To find money wages for the true poet who has not been born with a competence, has always been a problem, and it would probably continue so under Socialism, especially as the poet in general both "man and boy has been an idler in the land," and still more as the greatest poets sometimes only impress the world after their death.

It is more important for society to know how to deal with the second great class of literary men, more properly called philosophers, because, let it treat them as it will, it cannot prevent them from having the final controlling word in the great spheres of religion, morals, and politics. To re-state the true and the just in these spheres is in fact their function. The class has existed under all civilizations. With the Jews they were called prophets, and had commanding influence. Under the Greek civilization, when they first appeared in their modern character as searchers for truth, they also enjoyed great consideration, so much so that kings consulted them. At that time, and long after, they lived by lecturing and teaching, for which their pupils paid them, as is

still the case with some of their modern representatives. But in modern times they influence the world chiefly by writing books, by which, however, they cannot live. It is a question what is the proper function of such in a renovated modern society, and how they should be paid. Plato, in his Republic, makes them rulers, as does St.

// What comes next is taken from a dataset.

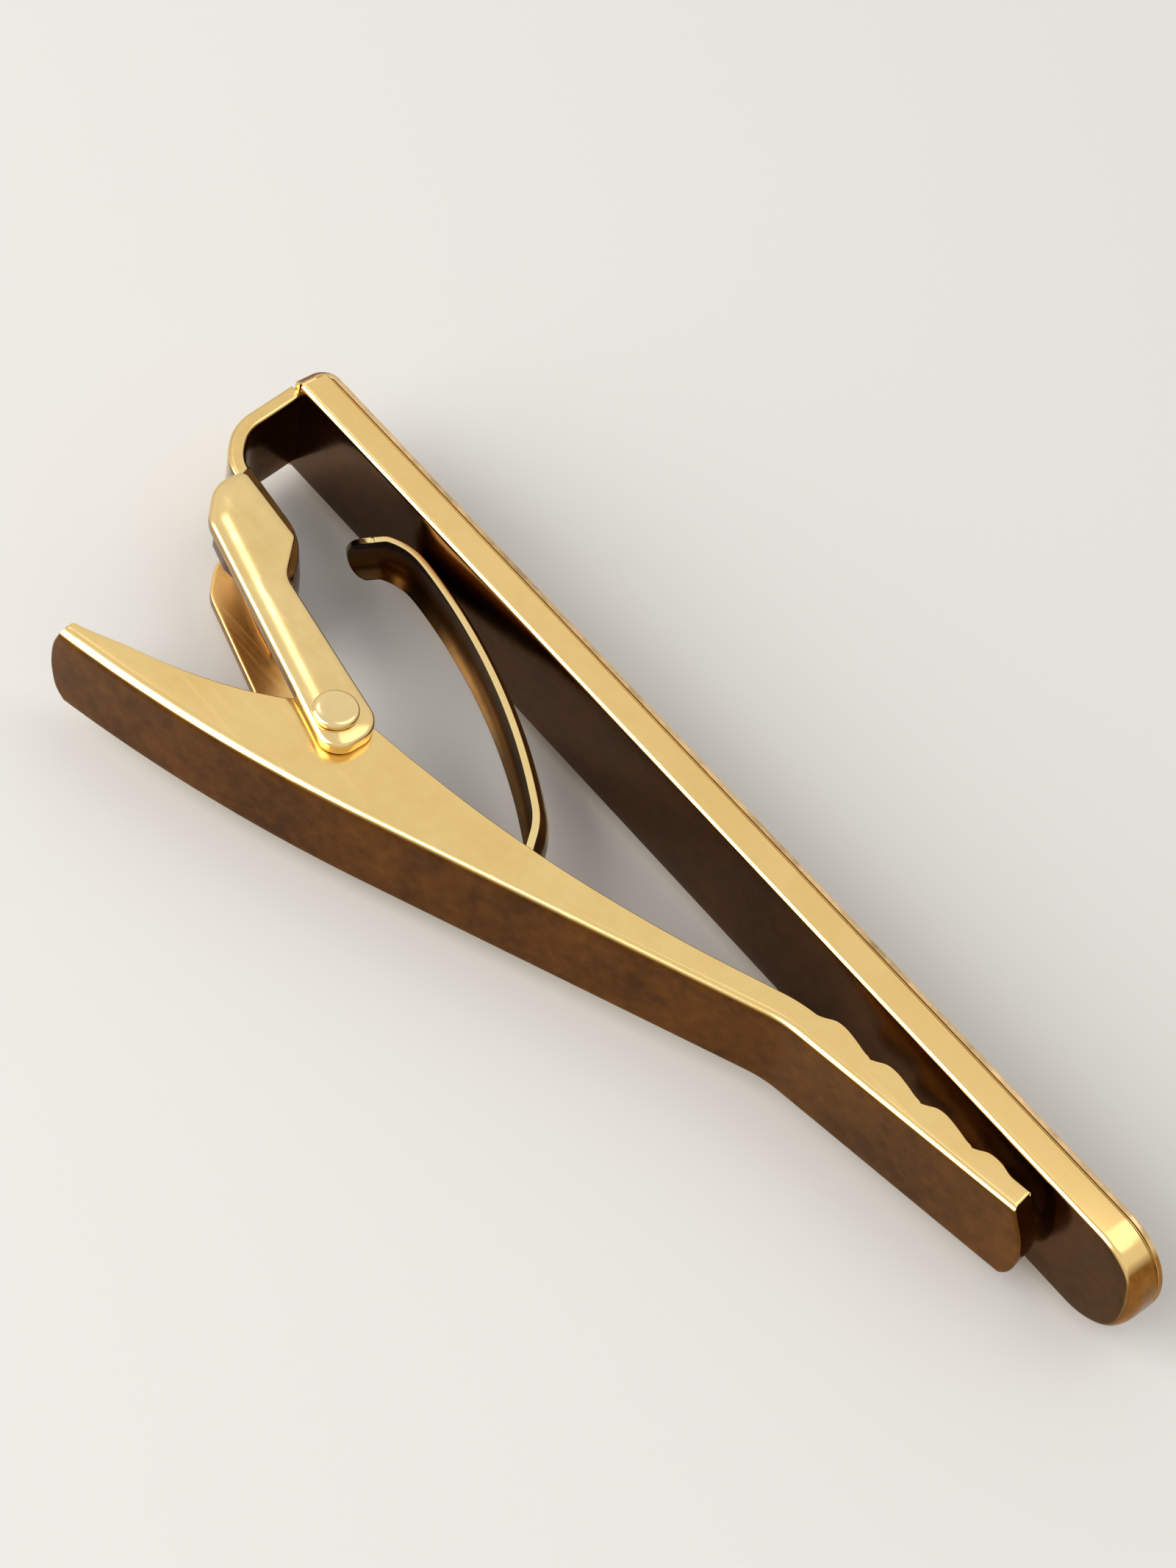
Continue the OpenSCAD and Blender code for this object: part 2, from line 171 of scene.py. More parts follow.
def tongue(name, stations, tip, half_at):
    """A flat bar along stations, ended by turning its half section about the tip.

    A station is a point, the direction that depth goes there, and a thickness. half_at gives
    the half section, from the middle of the face to that of the back, for a thickness and
    for the angle turned about the tip, from the near side at 0 to the far side at 180.
    """
    verts, faces = [], []
    for (x, y), (dx, dy), thick in stations:
        half = half_at(thick, 0)
        verts += [at(x + dx * d, y + dy * d, MIDDLE + u) for u, d in both_sides(half)]
    m = len(half)
    n, split = 2 * m - 1, m - 1
    for k in range(len(stations) - 1):
        a, b = k * n, (k + 1) * n
        faces += [(a + i, a + (i + 1) % n, b + (i + 1) % n, b + i) for i in range(n)]
    faces += [(split - i, split - i - 1, split + i + 1, split + i) for i in range(1, split)]
    faces.append((split, split - 1, split + 1))
    # The last station's half section is turned through half a circle to make the tip
    base = len(verts)
    for k in range(TIP_STEPS + 1):
        angle = math.pi * k / TIP_STEPS
        verts += [at(tip + u * math.sin(angle), y + dy * d, MIDDLE + u * math.cos(angle))
                  for u, d in half_at(thick, 180 * k / TIP_STEPS)]
    for k in range(TIP_STEPS):
        a, b = base + k * m, base + (k + 1) * m
        faces += [(a + i, a + i + 1, b + i + 1, b + i) for i in range(m - 1)]
    return piece(name, verts, faces)


class Wire:
    """A shader socket that adds, subtracts, multiplies and divides as a number does."""

    def __init__(self, tree, socket):
        self.tree, self.socket = tree, socket

    def node(self, kind, inputs=(), out=0, stops=None, **settings):
        """A new node of that kind: its settings first, then the values or links of its sockets."""
        made = self.tree.nodes.new(kind)
        for key, value in settings.items():
            setattr(made, key, value)
        for place, (where, tint) in enumerate(stops or ()):
            ramp = made.color_ramp.elements
            stop = ramp[place] if place < len(ramp) else ramp.new(where)
            stop.position, stop.color = where, tint
        for key, value in dict(inputs).items():
            if isinstance(value, Wire):
                self.tree.links.new(made.inputs[key], value.socket)
            else:
                made.inputs[key].default_value = value
        return Wire(self.tree, made.outputs[out])

    def maths(self, operation, *values, clamp=False):
        return self.node("ShaderNodeMath", enumerate(values), operation=operation, use_clamp=clamp)

    def __add__(self, other):
        return self.maths("ADD", self, other)

    def __sub__(self, other):
        return self.maths("SUBTRACT", self, other)

    def __rsub__(self, other):
        return self.maths("SUBTRACT", other, self)

    def __mul__(self, other):
        return self.maths("MULTIPLY", self, other)

    def __truediv__(self, other):
        return self.maths("DIVIDE", self, other)

    def __rtruediv__(self, other):
        return self.maths("DIVIDE", other, self)

    __radd__, __rmul__ = __add__, __mul__

    def clipped(self):
        return self.maths("ADD", self, 0.0, clamp=True)

    def blend(self, a, b):
        """The colour a where this is 0 and b where it is 1."""
        return self.node("ShaderNodeMix", {0: self, 6: a, 7: b}, out=2, data_type="RGBA")


# The plate's grain: how fine its clouds, specks and hair scratches are, then how each is mixed.
# The third and fourth lines mottle and blend in the painted shade on some sides.
CLOUD_SCALE, FINE_SCALE, HAIR_SCALE, HAIR_STRETCH = 260.0, 1500.0, 700.0, (0.1, 3.0, 3.0)
TONE_CLOUD, TONE_FINE, TONE_FROM, TONE_GAIN = 0.75, 0.25, 0.38, 3.0
SHADE_CLOUD, SHADE_FINE, SHADE_FROM, SHADE_GAIN = 0.6, 0.4, 0.36, 3.4
SHADE_DARKEST, SHADE_LIGHTEST, SHADE_RUN, SHADE_COVER = 0.72, 1.7, 0.16, 0.97
HAIR_FROM, HAIR_GAIN, TONE_ROUGH, HAIR_ROUGH = 0.56, 9.0, 0.07, 0.1
FINE_HEIGHT, HAIR_HEIGHT, GRAIN_HEIGHT = 0.06, 0.04, 0.00002


def gold(name, pale, deep, sides, rough=0.15, cloud=1.0, wear=0.4):
    """Gold plate, clouded by handling and lightly scratched, with painted shade, a mottled brown,
    on some sides.

    A side is the way that it faces, how squarely a spot must face that way before the painted
    shade covers it, and the brown of that painted shade.
    """
    made = bpy.data.materials.new(name)
    made.use_nodes = True
    tree = made.node_tree
    shader = next(n for n in tree.nodes if n.type == "BSDF_PRINCIPLED")
    shader.inputs["Metallic"].default_value = 1.0
    place = tree.nodes.new("ShaderNodeTexCoord")
    spot = Wire(tree, place.outputs["Object"])
    facing = Wire(tree, place.outputs["Normal"])

    def noise(scale, detail, stretch=(1, 1, 1)):
        where = spot.node("ShaderNodeMapping", {0: spot, 3: stretch})
        return spot.node("ShaderNodeTexNoise", {"Vector": where, "Scale": scale, "Detail": detail,
                                                "Roughness": 0.6})

    clouds = noise(CLOUD_SCALE, 4.0)
    fine = noise(FINE_SCALE, 3.0)
    scratch = noise(HAIR_SCALE, 3.0, HAIR_STRETCH)
    tone = ((clouds * TONE_CLOUD + fine * TONE_FINE - TONE_FROM) * (TONE_GAIN * cloud)).clipped()
    # Noise that mottles the painted shade.
    shade_mottle = ((clouds * SHADE_CLOUD + fine * SHADE_FINE - SHADE_FROM) * SHADE_GAIN).clipped()
    colour = tone.blend((*pale, 1), (*deep, 1))
    # Painted shade: each side turns a mottled dark brown where a spot faces its way squarely enough.
    for way, onset, painted_brown in sides:
        turned = facing.node("ShaderNodeVectorMath", {0: facing, 1: way}, out=1, operation="DOT_PRODUCT")
        shaded_colour = shade_mottle.blend((*(c * SHADE_DARKEST for c in painted_brown), 1), (*(c * SHADE_LIGHTEST for c in painted_brown), 1))
        colour = (((turned - onset) / SHADE_RUN).clipped() * SHADE_COVER).blend(colour, shaded_colour)
    hairs = ((scratch - HAIR_FROM) * HAIR_GAIN).clipped()
    tree.links.new(shader.inputs["Base Color"], colour.socket)
    softness = (tone * TONE_ROUGH + hairs * (HAIR_ROUGH * wear) + rough).clipped()
    tree.links.new(shader.inputs["Roughness"], softness.socket)
    height = clouds + fine * FINE_HEIGHT + hairs * (HAIR_HEIGHT * wear)
    bump = height.node("ShaderNodeBump", {"Height": height, "Strength": 0.2, "Distance": GRAIN_HEIGHT})
    tree.links.new(shader.inputs["Normal"], bump.socket)
    return made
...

Simon, while Comte assigns to them, under the name of “ positive philosophers," the spiritual power, reserving the temporal for the capitalist class, this separation of functions being supposed to be his great discovery in political science; the real fact being that the philosophic class cannot be prevented from exercising in large measure both spiritual and temporal power, if not at the time and in appearance, yet finally and in substance. As a class they exercise it, though not to the exclusion of the clergy or politicians. As matter of fact, philosophy, and philosophical criticism, seconded by scientific discoveries, have profoundly affected religious belief during the past hundred years; as a matter of fact, all fruitful political wisdom for the last three centuries has emanated from the class in question, which has furnished all intelligible theories of Government and the State; the principles of legislation and taxa. tion; of production, distribution, and trade; of International Law. As a matter of fact, men of the type of Hobbes, Grotius, Locke, Montesquieu, Adam Smith, Burke, Bentham, Mill, have exerted great political influence through their books by impressing their views on practical politicians and statesmen; as a matter of fact, that great thing begun in 1789, and still proceeding, called the Revolution, was set agoing

by philosophers; as the reform impulse in England was communicated by the same class of men. Lastly, as a matter of fact, philosophers have produced Socialism; the three founders of its three principal forms, Rousseau, St. Simon, and Karl Marx, were philosophers.

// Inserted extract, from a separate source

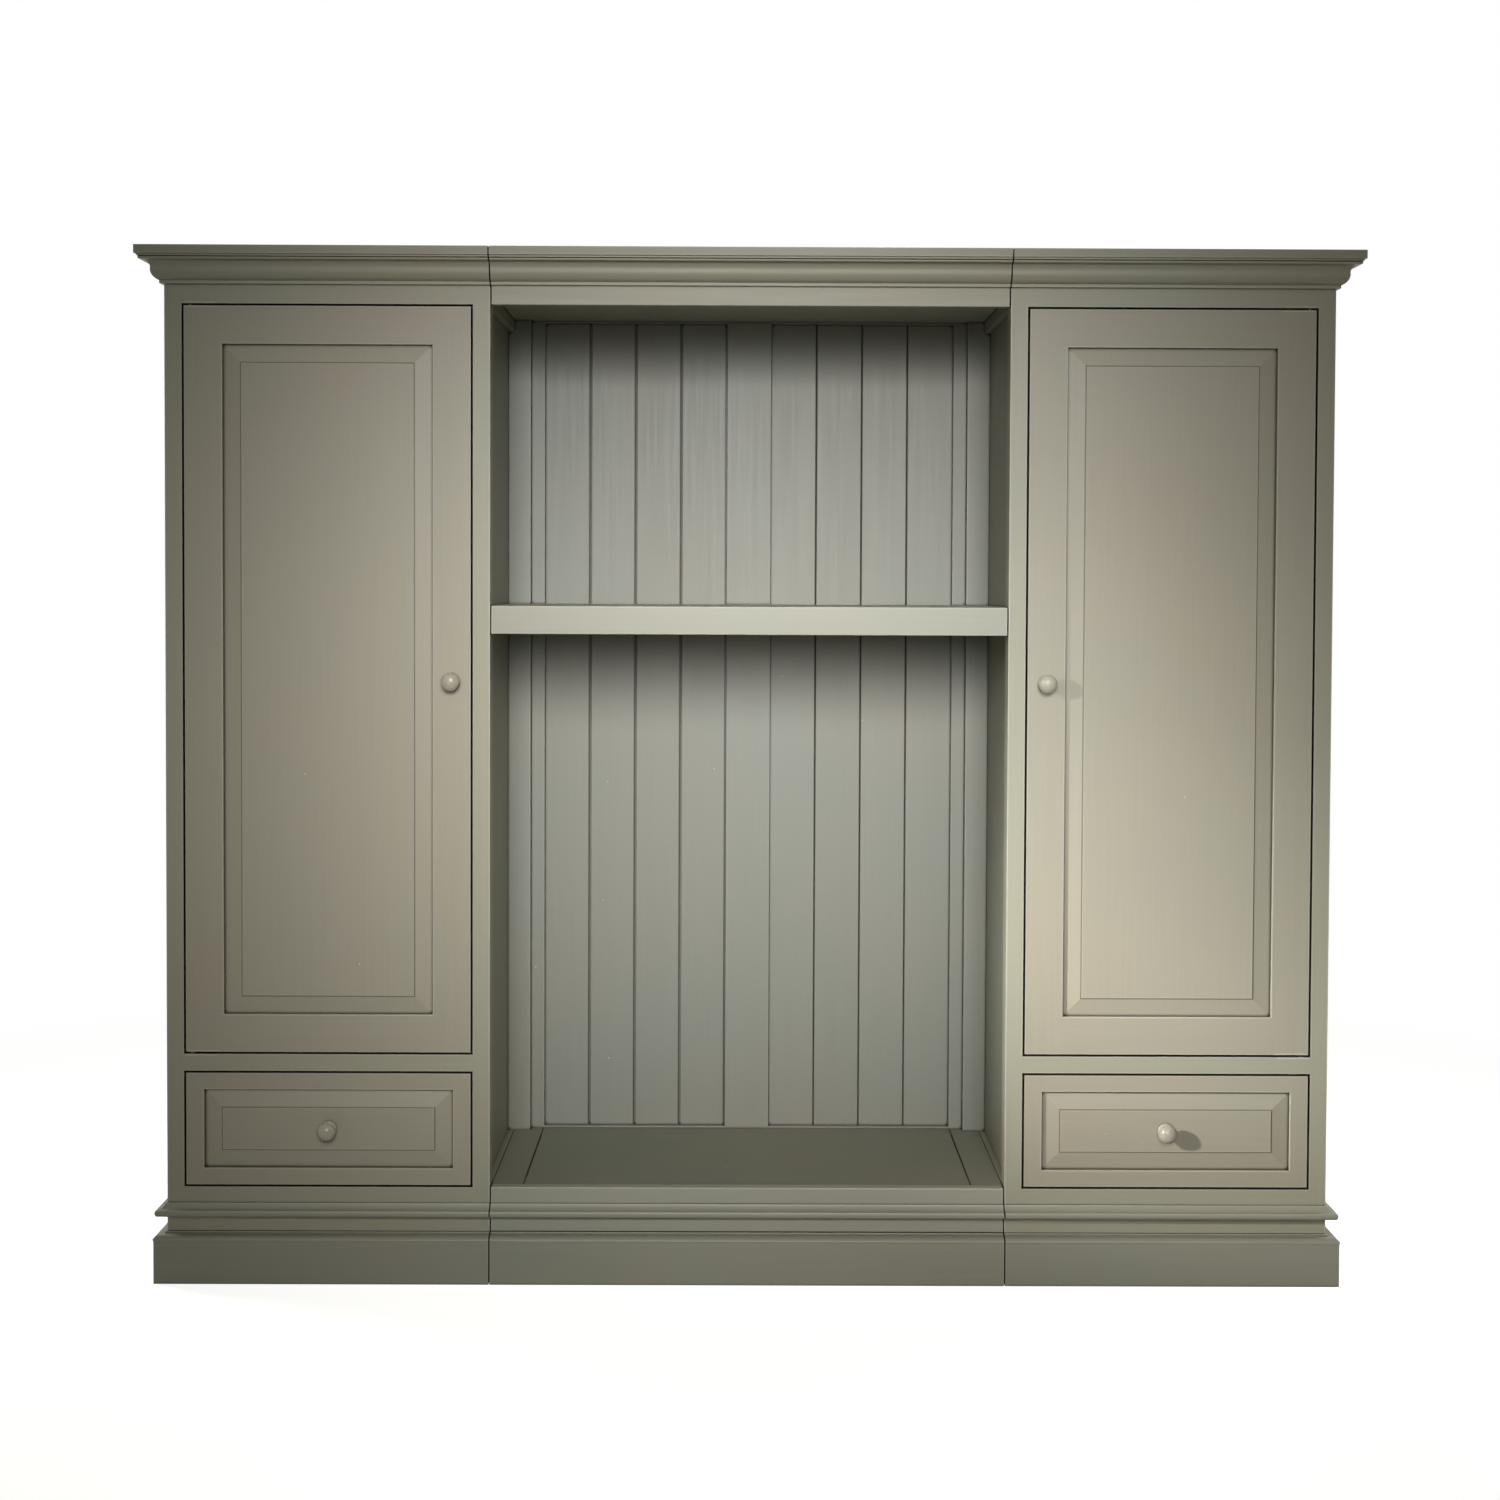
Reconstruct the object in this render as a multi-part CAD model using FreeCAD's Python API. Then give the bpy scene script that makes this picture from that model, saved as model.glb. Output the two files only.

They are powerful for destruction as well as for renovation and construction. They cannot then be prevented from exercising temporal or political power of a certain kind, as well as spiritual, in spite of Comte's prohibition.

The class in general is fitted for either work-its individuals are potentially governors and teachers, though not equally so, and as matter of fact, when any of them have had the opportunity, as they have had it increasingly during the last hundred years in England, France, and Germany, they have generally shown themselves fitted for governing, at least for counselling and legislating; while conversely some of the best rulers and statesmen, from the days of Solomon and Aurelius to our own, have been eminently of the philosophic temperament.

Such being the great power they wield, and cannot be prevented from wielding, it is an important question what should be the acknowledged relation of the State to them. At present there is none in particular, though, in fact, the best of the class usually find their way into chairs, where they serve the State usefully by teaching the élite of the new generation philosophy, moral, historical, and political science; a few enter Parliament, where they form an important counterpoise to the plutocrats; while a few devote their main

time to the production of books; become the wholesale producers of thoughts, of the large new views on politics, economics, and religion, which journalists and essayists distribute, and which politicians in part apply. The philosopher so engaged fills an important function, for which he cannot be paid, and he is even in worse case than the poet, for, in general, the greater his books, the less they will be appreciated, save by the few. How does the new Socialism propose to deal with the class of philosophers? It is silent, for the

most part, on the point, which is the more remarkable as Karl Marx belonged to the class. It is, however, probable that some of the class would, under Socialism, exercise considerable governing power, whether directly or indirectly, certain that others would exercise their present functions of teachers, and there would probably be more of them taken into the teaching body. Whether the philosopher who only writes books could exist in the Socialist state is doubtful, it would depend on how far the taste for books on the severer but more important subjects of religion, philosophy, morals, politics, historical science existed; in general, how far the philosophic spirit prevailed amongst possible readers. Whether the philosopher who attacked the principles of the Socialist polity would enjoy freedom is a question still more doubtful, though such freedom would be at least as necessary then as at present. But however they may be treated, certain it is that the Socialists will have good reason to remember the philosophers if they should ever "enter into their kingdom."